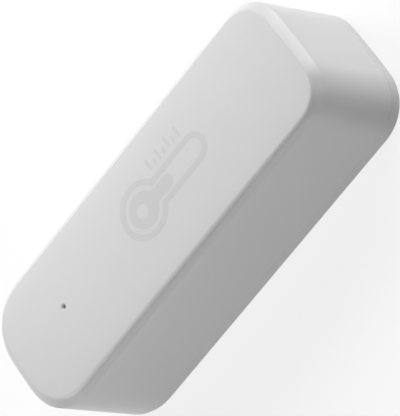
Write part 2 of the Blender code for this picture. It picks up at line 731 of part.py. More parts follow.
def make_contact():
    """Positive contact: a flat plate with a leg that goes up to the board."""
    y = contact_y()
    plate = centred_box("positive_contact", (0.0, y, CELL_AXIS),
                        (CONTACT_WIDTH, CONTACT_THICKNESS, CONTACT_WIDTH), SPRING_STEEL)
    leg = box("contact_leg", (-LEG_WIDTH / 2, y - CONTACT_THICKNESS / 2, CELL_AXIS),
              (LEG_WIDTH / 2, y + CONTACT_THICKNESS / 2, UNDER_BOARD))
    join(plate, leg)
    return plate


def make_spring():
    """Negative contact: a conical coil with a tail that goes up to the board."""
    start = spring_base_y()
    end = CELL_LOWER_END - FIT - SPRING_WIRE / 2
    wide = SPRING_WIDE / 2
    narrow = SPRING_NARROW / 2
    points = [(0.0, start, UNDER_BOARD), (0.0, start, (UNDER_BOARD + CELL_AXIS + wide) / 2)]
    count = round(SPRING_TURNS * SPRING_STEPS)
    for i in range(count + 1):
        share = i / count
        angle = math.pi / 2 + 2 * math.pi * SPRING_TURNS * share
        radius = wide + (narrow - wide) * share
        points.append((radius * math.cos(angle), start + (end - start) * share,
                       CELL_AXIS + radius * math.sin(angle)))
    return wire("battery_spring", points, SPRING_WIRE, SPRING_STEEL)


def make_antenna():
    """Helical antenna lying under the board."""
    radius = (ANTENNA_DIAMETER - ANTENNA_WIRE) / 2
    axis = UNDER_BOARD - ANTENNA_DIAMETER / 2
    low = ANTENNA_LOWER_END + ANTENNA_WIRE / 2
    high = ANTENNA_UPPER_END - ANTENNA_WIRE / 2
    count = ANTENNA_TURNS * ANTENNA_STEPS
    points = []
    for i in range(count + 1):
        share = i / count
        angle = math.pi / 2 + 2 * math.pi * ANTENNA_TURNS * share
        points.append((ANTENNA_X + radius * math.cos(angle), low + (high - low) * share,
                       axis + radius * math.sin(angle)))
    return wire("antenna", points, ANTENNA_WIRE, ANTENNA_BRASS)


def make_radio():
    """Radio module with half-round edge contacts, and the folded can that shields it."""
    half = MODULE_SIZE / 2
    high = UNDER_BOARD
    low = high - MODULE_THICKNESS
    module = box("radio_module", (MODULE_X - half, RADIO_ROW - half, low),
                 (MODULE_X + half, RADIO_ROW + half, high), BOARD_GREEN)
    for side in (-1, 1):
        for number in range(EDGE_CONTACTS):
            y = RADIO_ROW + (number - (EDGE_CONTACTS - 1) / 2) * EDGE_CONTACT_PITCH
            pad = upright_rod(f"edge_contact_{side}_{number + 1}", EDGE_CONTACT_RADIUS,
                              MODULE_X + side * half, y, low - OVERSHOOT, high + OVERSHOOT,
                              steps=SMALL_ROUND_STEPS)
            cut(module, pad)

    shape = bmesh.new()
    bmesh.ops.create_cube(shape, size=1.0)
    open_face = max(shape.faces, key=lambda face: face.calc_center_median().z)
    bmesh.ops.delete(shape, geom=[open_face], context="FACES_ONLY")
    size = (MODULE_SIZE - 2 * SHIELD_INSET, MODULE_SIZE - 2 * SHIELD_INSET, SHIELD_HEIGHT)
    bmesh.ops.scale(shape, vec=size, verts=shape.verts)
    mesh = bpy.data.meshes.new("radio_shield")
    shape.to_mesh(mesh)
    shape.free()
    shield = add_object("radio_shield", mesh, SHIELD_TIN)
    shield.location = (MODULE_X, RADIO_ROW, low - FIT - SHIELD_HEIGHT / 2)
    soften(shield, SHIELD_ROUNDING)
    sheet = shield.modifiers.new("sheet", "SOLIDIFY")
    sheet.thickness = SHIELD_SHEET
    sheet.offset = -1.0
    sheet.use_even_offset = True
    return module, shield


def make_chip(name, x, y, width, length, height=CHIP_HEIGHT, over=True, look=CHIP_BLACK,
              rounding=CHIP_EDGE):
    """A block-shaped component on one side of the board."""
    low = OVER_BOARD if over else UNDER_BOARD - height
    chip = box(name, (x - width / 2, y - length / 2, low),
               (x + width / 2, y + length / 2, low + height), look)
    soften(chip, rounding, 1)
    return chip


def make_capacitor():
    """Can capacitor under the board: a square plastic foot and a crimped aluminium can."""
    radius = CAPACITOR_DIAMETER / 2
    groove = CAPACITOR_HEIGHT - 2 * CAPACITOR_FOOT
    profile = [
        (0.0, 0.0),
        (radius - SOFT_EDGE, 0.0),
        (radius, SOFT_EDGE),
        (radius, groove - CAPACITOR_CRIMP),
        (radius - CAPACITOR_CRIMP, groove),
        (radius, groove + CAPACITOR_CRIMP),
        (radius, CAPACITOR_HEIGHT - CAPACITOR_FOOT / 2),
        (0.0, CAPACITOR_HEIGHT - CAPACITOR_FOOT / 2),
    ]
    can = turned("storage_capacitor", profile,
                 (CAPACITOR_X, SCREW_ROW, UNDER_BOARD - CAPACITOR_HEIGHT), CAN_ALUMINIUM)
    plate = centred_box("capacitor_foot",
                        (CAPACITOR_X, SCREW_ROW, UNDER_BOARD - CAPACITOR_FOOT / 2),
                        (CAPACITOR_BASE, CAPACITOR_BASE, CAPACITOR_FOOT))
    soften(plate, CAPACITOR_FOOT_CORNER, 1)
    join(can, plate)
    return can


def make_sensor():
    """Humidity sensor chip under the tongue, with its port towards the vents."""
    sensor = make_chip("humidity_sensor", 0.0, SENSOR_Y, SENSOR_SIZE, SENSOR_SIZE,
                       SENSOR_HEIGHT, over=False)
    low = UNDER_BOARD - SENSOR_HEIGHT
    cut(sensor, upright_rod("sensor_port", SENSOR_PORT / 2, 0.0, SENSOR_Y,
                            low - OVERSHOOT, low + SENSOR_HEIGHT / 3, steps=SMALL_ROUND_STEPS))
    return sensor


def make_filter():
    """Dust filter sheet that follows the inside of the wall behind the vents."""
    half = (VENT_COUNT - 1) / 2 * VENT_PITCH + VENT_WIDTH / 2 + FILTER_MARGIN
    low = VENT_TOP - VENT_HEIGHT - FILTER_MARGIN
    high = VENT_TOP + FILTER_MARGIN
    face = WALL + FIT
    sheet = loft("sensor_filter", [housing_ring(face, low), housing_ring(face, high)],
                 FILTER_WHITE)
    behind = loft("filter_behind", [
        housing_ring(face + FILTER_THICKNESS, low - OVERSHOOT),
        housing_ring(face + FILTER_THICKNESS, high + OVERSHOOT),
    ])
    cut(sheet, behind)
    window = box("filter_window", (-half, -HOUSING_LENGTH, low - OVERSHOOT),
                 (half, 0.0, high + OVERSHOOT))
    keep(sheet, window)
    return sheet


def make_indicator():
    """Indicator light on the board, and the clear pipe that takes its light to the pinhole."""
    led = make_chip("status_led", PINHOLE_X, PINHOLE_Y, LED_WIDTH, LED_LENGTH, LED_HEIGHT,
                    look=LED_WHITE)
    low = OVER_BOARD + LED_HEIGHT + FIT
    length = HOUSING_DEPTH - PINHOLE_LAND - FIT - low
    radius = PIPE_DIAMETER / 2
    profile = [
        (0.0, 0.0),
        (radius - PIPE_EDGE, 0.0),
        (radius, PIPE_EDGE),
        (radius, length - PIPE_EDGE),
        (radius - PIPE_EDGE, length),
        (0.0, length),
    ]
    pipe = turned("light_pipe", profile, (PINHOLE_X, PINHOLE_Y, low), CLEAR_PLASTIC)
    return led, pipe


def make_part():
    """Build every piece."""
    make_front_shell()
    make_back_cover()
    for number, (x, y) in enumerate(BOSS_PLACES, 1):
        make_screw(f"cover_screw_{number}", x, y, SCREW_HEAD, SCREW_SHANK, SCREW_HEAD_HEIGHT,
                   COVER_THICKNESS - HEAD_SEAT + SCREW_REACH, HEAD_SEAT)
    make_board()
    make_screw("board_screw", BOARD_SCREW_X, SCREW_ROW, BOARD_SCREW_HEAD, BOARD_SCREW_SHANK,
               SCREW_HEAD_HEIGHT, FIT + BOARD_THICKNESS + BOARD_SCREW_REACH, UNDER_BOARD)
    make_holder()
    make_cell()
    make_contact()
    make_spring()
    make_antenna()
    make_radio()
    make_capacitor()
    make_sensor()
    make_filter()
    make_indicator()
    make_chip("crystal", CRYSTAL_X, SCREW_ROW, CRYSTAL_WIDTH, CRYSTAL_LENGTH, over=False,
              look=CAN_ALUMINIUM, rounding=SOFT_EDGE)
    for name, x, rise, width, length in FRONT_CHIPS:
        make_chip(name, x, RADIO_ROW + rise, width, length)
    for number in range(3):
        make_chip(f"chip_capacitor_{number + 1}", COLUMN_X,
                  CAPACITOR_ROW + number * SMALL_CHIP_PITCH, SMALL_CHIP_WIDTH,
                  SMALL_CHIP_LENGTH, look=CERAMIC_TAN)
    for number in range(2):
        make_chip(f"chip_resistor_{number + 1}", -COLUMN_X,
                  RESISTOR_ROW + number * SMALL_CHIP_PITCH, SMALL_CHIP_WIDTH,
                  SMALL_CHIP_LENGTH, CHIP_HEIGHT / 2)


make_part()
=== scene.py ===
"""Looks of a slim temperature and humidity sensor in an off-white moulded housing.

The fine housing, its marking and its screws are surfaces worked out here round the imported
solids, and the other solids keep their shapes and get finishes. Lengths are metres, in the solids'
own frame: Z out of the face, Y along the housing, the back on the floor.
"""
import math

import bpy
import numpy as np
from mathutils import Matrix, Vector


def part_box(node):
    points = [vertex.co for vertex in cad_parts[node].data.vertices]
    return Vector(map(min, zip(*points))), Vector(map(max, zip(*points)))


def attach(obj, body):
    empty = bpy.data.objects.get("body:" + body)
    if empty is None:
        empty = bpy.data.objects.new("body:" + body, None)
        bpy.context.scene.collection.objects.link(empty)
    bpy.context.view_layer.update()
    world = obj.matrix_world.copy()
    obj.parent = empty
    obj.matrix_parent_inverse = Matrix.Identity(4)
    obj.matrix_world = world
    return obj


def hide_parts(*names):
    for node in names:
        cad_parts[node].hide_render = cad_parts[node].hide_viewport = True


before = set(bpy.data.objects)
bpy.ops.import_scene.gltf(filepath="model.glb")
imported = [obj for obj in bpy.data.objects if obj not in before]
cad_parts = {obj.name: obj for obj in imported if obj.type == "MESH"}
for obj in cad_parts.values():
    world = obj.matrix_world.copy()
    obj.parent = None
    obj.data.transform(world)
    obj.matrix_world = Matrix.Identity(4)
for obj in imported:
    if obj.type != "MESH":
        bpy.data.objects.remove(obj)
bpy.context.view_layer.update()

PI = math.pi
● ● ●
• _What needs to be done_
Everything from the line with "bpy.context.scene.collection.objects.link(empty)" through the last line of the material above should be echoed exactly, and nothing else.

• _Answer below_
        bpy.context.scene.collection.objects.link(empty)
    bpy.context.view_layer.update()
    world = obj.matrix_world.copy()
    obj.parent = empty
    obj.matrix_parent_inverse = Matrix.Identity(4)
    obj.matrix_world = world
    return obj


def hide_parts(*names):
    for node in names:
        cad_parts[node].hide_render = cad_parts[node].hide_viewport = True


before = set(bpy.data.objects)
bpy.ops.import_scene.gltf(filepath="model.glb")
imported = [obj for obj in bpy.data.objects if obj not in before]
cad_parts = {obj.name: obj for obj in imported if obj.type == "MESH"}
for obj in cad_parts.values():
    world = obj.matrix_world.copy()
    obj.parent = None
    obj.data.transform(world)
    obj.matrix_world = Matrix.Identity(4)
for obj in imported:
    if obj.type != "MESH":
        bpy.data.objects.remove(obj)
bpy.context.view_layer.update()

PI = math.pi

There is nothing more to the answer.